Integration of Islamic Law in Global Trade Transactions in The Digital Era; Normative and Comparative Study
Abstract
Digital-based global trade has transformed cross-border transactions into an ecosystem that relies on electronic contracts, online marketplaces, fintech payment channels, algorithmic mediation, and cross-jurisdictional data flows. This transformation raises legal issues regarding the validity of agreements, Sharia compliance, consumer protection, data governance, platform accountability, and cross-border enforceability. This undergraduate legal research examines the integration of Islamic law in global trade transactions in the digital era through normative and comparative approaches. This study analyses muamalah principles, particularly the prohibitions on riba (usury), gharar (uncertainty), and maysir (gambling), and uses maqasid al-sharia as an evaluative framework to assess whether digital trade practices protect property, honour, and justice (Al-Shatibi, 2004). The analysis is compared with Indonesian positive law governing the digital economy, including Government Regulation Number 80 of 2019 concerning Trade Through Electronic Systems, Law Number 1 of 2024 as the second amendment to the Electronic Information and Transactions regime, Law Number 27 of 2022 concerning Personal Data Protection, and Law Number 8 of 1999 concerning Consumer Protection (Republic of Indonesia, 1999; 2019; 2022; 2024). This research also aligns Sharia norms with international instruments that facilitate the recognition of cross-border electronic communications based on functional equivalence, namely the UNCITRAL Model Law on Electronic Commerce and the UN Convention on Electronic Communications in International Contracts (UNCITRAL, 1996; United Nations, 2005).

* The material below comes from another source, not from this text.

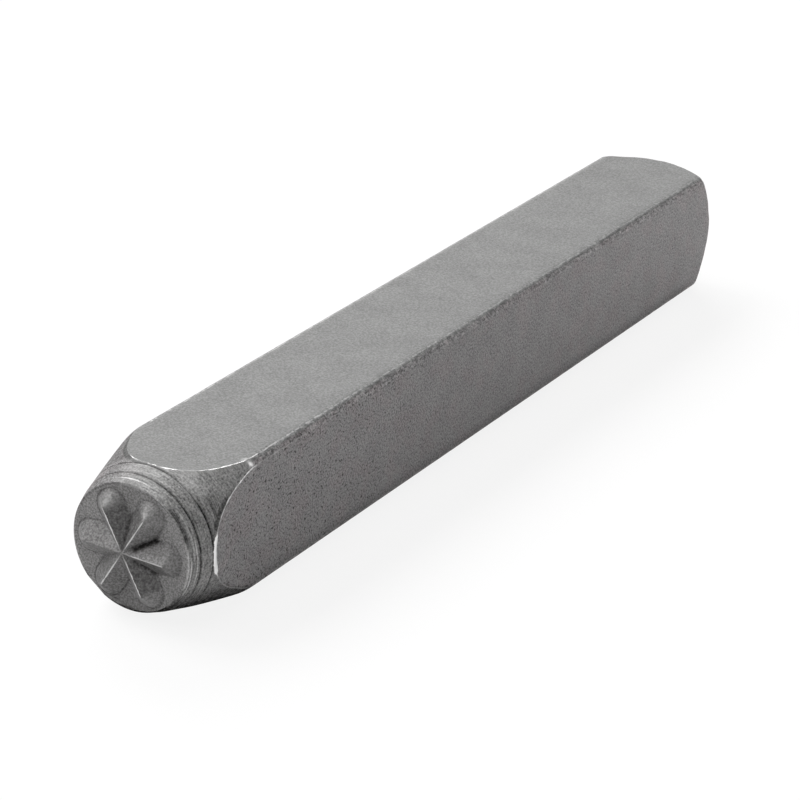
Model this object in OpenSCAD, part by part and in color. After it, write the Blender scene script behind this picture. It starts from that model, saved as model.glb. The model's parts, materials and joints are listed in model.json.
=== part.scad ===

A comparative study of literature indexed in Google Scholar, SINTA, and Scopus shows that previous research often positioned Sharia compliance as a conceptual checklist, while recent Scopus studies emphasize the importance of trust, governance, and institutional design as prerequisites for a Sharia-compliant digital ecosystem (Ribadu & Rahman, 2019; Wira, 2024). This research offers a layered integration model that connects Sharia contract compliance, national regulatory compliance, technological accountability, and cross-border dispute resolution. The results conclude that Islamic law is normatively compatible with global digital trade as long as the principles of transparency, halal objects, informed consent, justice, and accountability are upheld through executable legal and governance mechanisms.